Mariana Castillo Deball - What we caught we threw away, what we didn't catch we kept
- Neil Cooper
- 17 April 2013
Works based on anthropological detritus from Mexican artist
Anthropological detritus forms the bulk of 'What we caught we threw away, what we didn't catch we kept', a new body of work by Mexican artist Deball, which was co-commissioned by Cove Park and the Chisenhale Gallery in London, where it transfers later in the year. Deball's starting point is the work of artist Eduardo Paolozzi, anthropologist Alfred Gell and explorer and archaeologist Alfred Maudslay, who learnt how to make paper moulds of ancient sculptures while on an expedition in 1881 in Guatemala. Deball herself excavates the trio's work to make a series of papier-mâché sculptures based on the templates the three set down.
Taken out of the forest and into a gallery space, each dried-up artefact is imbued with a monumental state of grace that's part homage, part re-appropriation to give an eerie sense of isolated and undiscovered worlds. Set against a series of archive images of the original casts, traps and other artefacts that inspired this show, there's a sense of hand-me-down souvenirs being fed from their roots to the global village that Debell seems to occupy.

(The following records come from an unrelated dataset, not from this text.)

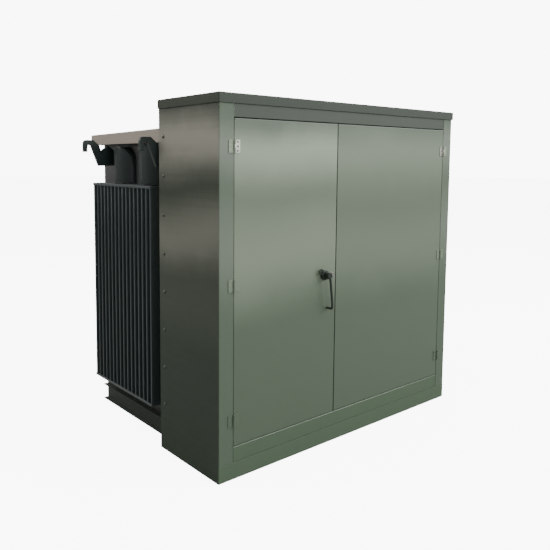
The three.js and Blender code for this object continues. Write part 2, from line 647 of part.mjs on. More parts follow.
const fuseLevel = cabinet.height - highVoltage.drop;
function fuseHousings() {
  const near = wallFace - joint;
  const reach = highVoltage.pitch + fuseTube.margin;
  const across = [highMiddle - reach, highMiddle + reach];
  const rise = [fuseLevel - fuseTube.half, fuseLevel + fuseTube.half];
  const backing = block(across, [near - fuseTube.plate, near], rise);
  const place = (i) => [highMiddle + (i - 1) * highVoltage.pitch, fuseLevel];
  const outer = fuseTube.bore + fuseTube.wall;
  const tubes = phases.map((_, i) => round('y', outer, [near - fuseTube.reach, near], place(i)));
  const bores = phases.map((_, i) => (
    round('y', fuseTube.bore, [near - fuseTube.reach - 1, near - fuseTube.plate], place(i))
  ));
  return cut(join(backing, ...tubes), ...bores);
}
add('fuse_housings', fuseHousings(), finishes.epoxy);

phases.forEach((phase, i) => {
  const x = highMiddle + (i - 1) * highVoltage.pitch;
  const seat = fuseTube.reach + joint;
  const end = fuseTube.plate + fuseTube.seat;
  const profile = [
    [0, end], [fuseTube.fuse, end], [fuseTube.fuse, seat], [fuseTube.bore + fuseTube.wall, seat],
    [fuseTube.bore + fuseTube.wall, seat + 12], [12, seat + 16], [9, seat + 32], [0, seat + 32],
  ];
  const eye = ring(13, 4, [x, wallFace - joint - seat - 44, fuseLevel], [0, Math.PI / 2, 0]);
  add(`bayonet_fuse_${phase}`, join(turned(profile, x, fuseLevel), eye), finishes.stainless);
});

// A shaft, hub and cross grip, turned by hand or hot stick, standing on the wall at (x, z).
function gripHandle(x, z, radius, grip, lean) {
  const knob = turned([[0, 0], [radius, 0], [radius, 14], [12, 20], [12, 60], [0, 60]], x, z);
  const bar = new THREE.BoxGeometry(grip, 16, 22);
  bar.rotateY(lean).translate(x, wallFace - joint - 62, z);
  return join(knob, solid(bar));
}
const switchPlace = [highMiddle - highVoltage.pitch / 2, (fuseLevel + highVoltage.height) / 2 - 10];
const tapPlace = [highMiddle + highVoltage.pitch / 2, switchPlace[1]];
add('switch_handle', gripHandle(...switchPlace, 42, 130, 0), finishes.darkSteel);
add('tap_handle', gripHandle(...tapPlace, 34, 76, Math.PI / 2), finishes.brass);

// ---- Low-voltage compartment, behind the right door ----
const lowMiddle = (postInner + door.meeting + barrier.flange) / 2;
[0, 1, 2, 3].forEach((i) => {
  const x = lowMiddle + (i - 1.5) * lowVoltage.pitch;
  const z = lowVoltage.height;
  const near = lowVoltage.reach;
  const profile = [[0, 0], [58, 0], [58, 12], [40, 18], [36, near - 16], [24, near], [0, near]];
  const body = turned(profile, x, z);
  const root = wallFace - joint - near;
  const tip = root - spade.length;
  const half = spade.thick / 2;
  const blade = block([x - half, x + half], [tip, root + spade.sunk], [z - spade.half, z + spade.half]);
  const through = [x - half - 1, x + half + 1];
  const holes = [-1, 1].flatMap((row) => [0, 1, 2].map((step) => {
    const y = tip + spade.first + step * spade.step;
    return round('x', spade.hole, through, [y, z + row * spade.row], 8);
  }));
  add(`lv_bushing_${i}`, join(body, cut(blade, ...holes)), finishes.brass);
});

const gaugeLevel = cabinet.height - gauges.drop;
const gaugeX = (step) => lowMiddle + (step - 1.5) * gauges.pitch;
// Stem, case and a bezel that stands proud of the dial.
const gaugeProfile = (r, depth) => [
  [0, 0], [r * 0.6, 0], [r * 0.6, 14], [r, 18], [r, depth],
  [r - 5, depth], [r - 5, depth - 4], [0, depth - 4],
];
add('level_gauge', turned(gaugeProfile(55, 46), gaugeX(0), gaugeLevel), finishes.gauge);
add('thermometer', turned(gaugeProfile(50, 46), gaugeX(1), gaugeLevel), finishes.gauge);
add('pressure_gauge', turned(gaugeProfile(36, 40), gaugeX(2), gaugeLevel), finishes.gauge);

// Relief valve: its cap opens outwards against a spring, and the ring lets a hand or stick pull it.
const reliefPlace = [gaugeX(3), gaugeLevel];
const reliefProfile = [[0, 0], [24, 0], [24, 12], [17, 14], [17, relief.cap], [0, relief.cap]];
add('relief_valve', turned(reliefProfile, ...reliefPlace), finishes.brass);
function reliefPull() {
  const start = relief.cap + joint;
  const profile = [
    [0, start], [13, start], [13, start + 5], [4, start + 6], [4, start + 16], [0, start + 16],
  ];
  const eyeY = wallFace - joint - start - 25;
  const eye = ring(relief.eye, relief.wire, [reliefPlace[0], eyeY, gaugeLevel], [0, Math.PI / 2, 0]);
  return join(turned(profile, ...reliefPlace, 14), eye);
}
add('relief_ring', reliefPull(), finishes.stainless);

// Drain valve: body and bonnet on the wall, low down beside the post, and a hand wheel on top.
const drainX = inside - backFrame.wing - drain.inset;
const drainY = wallFace - joint - drain.stand;
function drainValve() {
  const profile = [[0, 0], [34, 0], [34, 10], [17, 12], [17, drain.reach], [0, drain.reach]];
  const ball = solid(new THREE.SphereGeometry(drain.ball, 14, 10).translate(drainX, drainY, drain.level));
  const bonnet = round('z', drain.stem, [drain.level, drain.level + drain.bonnet], [drainX, drainY], 14);
  return join(turned(profile, drainX, drain.level), ball, bonnet);
}
add('drain_valve', drainValve(), finishes.brass);
function drainWheel() {
  const foot = drain.level + drain.bonnet + joint;
  const rimZ = foot + 12;
  const rim = ring(drain.wheel, drain.rim, [drainX, drainY, rimZ]);
  const spokes = [0, 1].map((turn) => {
    const bar = new THREE.BoxGeometry(2 * drain.wheel, 7, drain.rim);
    return solid(bar.rotateZ((turn * Math.PI) / 2).translate(drainX, drainY, rimZ));
  });
  return join(rim, ...spokes, round('z', 9, [foot, rimZ + drain.rim], [drainX, drainY], 12));
}
add('drain_valve_wheel', drainWheel(), finishes.darkSteel);

const plateX = lowMiddle;
const plateZ = gaugeLevel - plate.above;
const plateBack = wallFace - joint;
const plateSpan = [plateX - plate.width / 2, plateX + plate.width / 2];
const plateRise = [plateZ - plate.height / 2, plateZ + plate.height / 2];
add('nameplate', block(plateSpan, [plateBack - plate.thick, plateBack], plateRise), finishes.gauge);

// ---- Origin at the centre of the footprint, on the pad ----
const bounds = new THREE.Box3().setFromObject(unit);
const centre = bounds.getCenter(new THREE.Vector3());
unit.position.set(-centre.x, -centre.y, -bounds.min.z);
unit.updateMatrixWorld(true);

export default unit;
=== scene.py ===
# %% [markdown]
# # A pad-mounted transformer
# A steel terminal cabinet with a hood and two doors stands in front of an oil tank. A fin radiator
# hangs on each side of the tank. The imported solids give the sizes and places, and this lesson builds
# the finishes and the small shapes around them.

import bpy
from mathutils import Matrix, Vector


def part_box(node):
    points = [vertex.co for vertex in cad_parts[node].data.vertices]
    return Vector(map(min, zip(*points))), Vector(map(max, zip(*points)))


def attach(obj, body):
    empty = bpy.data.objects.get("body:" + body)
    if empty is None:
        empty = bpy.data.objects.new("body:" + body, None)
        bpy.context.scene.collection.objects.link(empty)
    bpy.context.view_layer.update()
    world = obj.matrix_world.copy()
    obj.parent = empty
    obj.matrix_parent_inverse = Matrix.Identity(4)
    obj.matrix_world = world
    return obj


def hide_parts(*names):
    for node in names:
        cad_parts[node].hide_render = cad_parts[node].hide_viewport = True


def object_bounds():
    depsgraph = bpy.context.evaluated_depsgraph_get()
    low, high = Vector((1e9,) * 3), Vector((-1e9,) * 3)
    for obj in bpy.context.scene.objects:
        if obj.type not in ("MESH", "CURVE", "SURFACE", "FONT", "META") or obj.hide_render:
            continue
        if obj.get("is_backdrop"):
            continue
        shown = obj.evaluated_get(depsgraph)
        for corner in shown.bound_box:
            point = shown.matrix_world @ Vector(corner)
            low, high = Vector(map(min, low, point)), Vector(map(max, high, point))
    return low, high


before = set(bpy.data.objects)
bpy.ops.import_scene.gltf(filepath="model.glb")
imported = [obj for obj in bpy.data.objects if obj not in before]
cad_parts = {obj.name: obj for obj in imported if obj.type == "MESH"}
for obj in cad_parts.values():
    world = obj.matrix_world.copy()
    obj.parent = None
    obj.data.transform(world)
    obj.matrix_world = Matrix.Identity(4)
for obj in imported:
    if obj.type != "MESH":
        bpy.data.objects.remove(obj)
cad_low, cad_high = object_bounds()
print("solids:", len(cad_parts), "box:", cad_low, cad_high)

# %% Python's own helpers
import math

import bmesh
import bpy
from mathutils import Matrix, Vector

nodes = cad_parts
scene = bpy.context.scene
MM = 0.001

# %% [markdown]
# ## Camera, floor and light
# The camera stands at eye height, off the left front corner. A steep tilt would make the uprights lean,
# so the dip is small, and a lens shift puts the unit where it belongs in the frame.

# %% Camera
EYE = Vector((-2.6374, -2.9513, 1.5325))
HEADING, DIP, ROLL = math.radians(38.68), math.radians(5.194), math.radians(0.218)
LENS, SENSOR = 40.87, 36.0
SHIFT_RIGHT, SHIFT_UP = 0.0695, -0.102
NEAREST, FARTHEST = 0.05, 200.0


def make_camera():
    level = math.cos(DIP)
    ahead = Vector((math.sin(HEADING) * level, math.cos(HEADING) * level, -math.sin(DIP)))
    right = ahead.cross(Vector((0, 0, 1))).normalized()
    up = right.cross(ahead)
    across = right * math.cos(ROLL) + up * math.sin(ROLL)
    upright = across.cross(ahead)
    turn = Matrix((across, upright, -ahead)).transposed().to_4x4()
    lens = bpy.data.cameras.new("camera")
    lens.lens, lens.sensor_width = LENS, SENSOR
    lens.shift_x, lens.shift_y = SHIFT_RIGHT, SHIFT_UP
    lens.clip_start, lens.clip_end = NEAREST, FARTHEST
    camera = bpy.data.objects.new("camera", lens)
    camera.matrix_world = Matrix.Translation(EYE) @ turn
    scene.collection.objects.link(camera)
    scene.camera = camera


make_camera()
print("camera at", EYE)

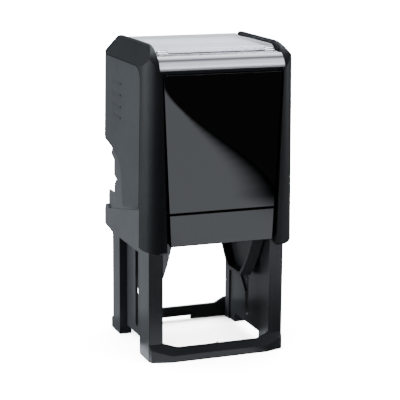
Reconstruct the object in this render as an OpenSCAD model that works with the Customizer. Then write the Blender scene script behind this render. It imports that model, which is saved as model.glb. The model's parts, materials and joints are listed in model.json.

If there's a danger here of ethnic fetishism, it's undercut by a wide-open sense of tranquillity, which allows the viewer the space to wander without ever feeling overwhelmed by the unfamiliar. With much of what's on show laying crumpled in tree-like formation on the floor, it's also the nearest most of us will get to such exotica without it being behind glass cases or else transposed into mass-market tat for those in search of faux-authenticity. In this way, we're all explorers here, and if it's a jungle out there, Debell has tamed the beasts unleashed for a more meditative way of being.